Portal: https://ac.nowcoder.com/acm/contest/881/A

Meaning: given two arrays a and b, find the maximum p, and satisfy that the subscripts of the minimum values of two arrays in any interval [1,p] are equal.

Idea: first, use monotone stack to run out the position of the first smaller number on the left and the first smaller number on the right of each element in arrays a and b. add 1 to the subscript on the left and subtract 1 from the subscript on the right. Then we get the minimum value interval of each number with this number as the interval.

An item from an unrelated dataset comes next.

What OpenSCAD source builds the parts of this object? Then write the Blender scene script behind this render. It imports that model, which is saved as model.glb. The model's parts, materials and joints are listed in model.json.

Then, we traverse the interval of each number of two arrays. For an array with a total length of n, start from the first to compare. If the left and right bounds of the two numbers are equal, continue. If the left interval is the same but the right interval is not the same, then the space area should be reduced at this time. Take the minimum value of the two as the new interval length to run again. If they are not the same, directly jump out of the cycle. In this way, the interval is reduced step by step.

AC Code:

#include<bits/stdc++.h>
using namespace std;
typedef long long int ll;
typedef unsigned long long int ull;
const int inf = 0x3f3f3f3f;
int dir[8][2]={{1,0},{0,1},{1,1},{1,-1},{-1,1},{-1,-1},{0,-1},{-1,0}};
#define pi acos(-1)
#define ls rt<<1
#define rs rt<<1|1
#define me0(s) memset(s,0,sizeof(s))
#define me1(s) memset(s,1,sizeof(s))
#define mef(s) memset(s,-1,sizeof(s))
#define meinf(s) memset(s,inf,sizeof(s))
const int N=100005;
int la[N],ra[N],lb[N],rb[N],sta[N],stb[N],a[N],b[N];
inline int read() {
    char c=getchar(); int x=0, f=1;
    while(c<'0'|c>'9') {if(c=='-') f=-1;c=getchar();}
    while(c>='0'&&c<='9') x=x*10+c-'0',c=getchar();
    return x*f;
}
ll q_pow(ll a,ll b,ll mod){
    ll anss=1;
    while(b){
        if(b&1) anss=anss*a%mod;
        a=a*a%mod;
        b>>=1;
    }
    return anss;
}
ll q_mul(ll a,ll b,ll mod){
    ll anss=0;
    while(b){
        if(b&1) anss=(anss+a)%mod;
        a=(a+a)%mod;
        b>>=1;
    }
    return anss;
}
int main(int argc, char * argv[]) {
    std::ios::sync_with_stdio(false);
    int n;
    while(cin>>n){
            for(int i=1;i<=n;i++) cin>>a[i];
        for(int i=1;i<=n;i++) cin>>b[i];
        int top1=0;
        for(int i=1;i<=n;i++){
            while(top1&&a[sta[top1-1]]>=a[i]){
                top1--;
            }
            la[i]=(top1==0)?0:sta[top1-1];
            sta[top1++]=i;
        }
        top1=0;
        for(int i=n;i>=1;i--){
            while(top1&&a[sta[top1-1]]>=a[i]) top1--;
            ra[i]=(top1==0)?(n+1):sta[top1-1];
            sta[top1++]=i;
        }
        int top2=0;
        for(int i=1;i<=n;i++){
            while(top2&&b[stb[top2-1]]>=b[i]){
                top2--;
            }
            lb[i]=(top2==0)?0:stb[top2-1];
            stb[top2++]=i;
        }
        top2=0;
        for(int i=n;i>=1;i--){
            while(top2&&b[stb[top2-1]]>=b[i]) top2--;
            rb[i]=(top2==0)?(n+1):stb[top2-1];
            stb[top2++]=i;
        }
        for(int i=1;i<=n;i++){
            la[i]=la[i]+1;
            ra[i]=ra[i]-1;
            lb[i]=lb[i]+1;
            rb[i]=rb[i]-1;
        }
        // for(int i=1;i<=n;i++){
        //     cout<<la[i]<<" "<<ra[i]<<" "<<lb[i]<<" "<<rb[i]<<endl;
        // }
        for(int i=1;i<=n;i++){
            if(la[i]==lb[i]&&ra[i]==rb[i]){
                continue;
            }
            else if(la[i]==lb[i]&&ra[i]!=rb[i])
                n=min(ra[i],rb[i]);
            else break;
        }
        cout<<n<<endl;
    }
    return 0;
}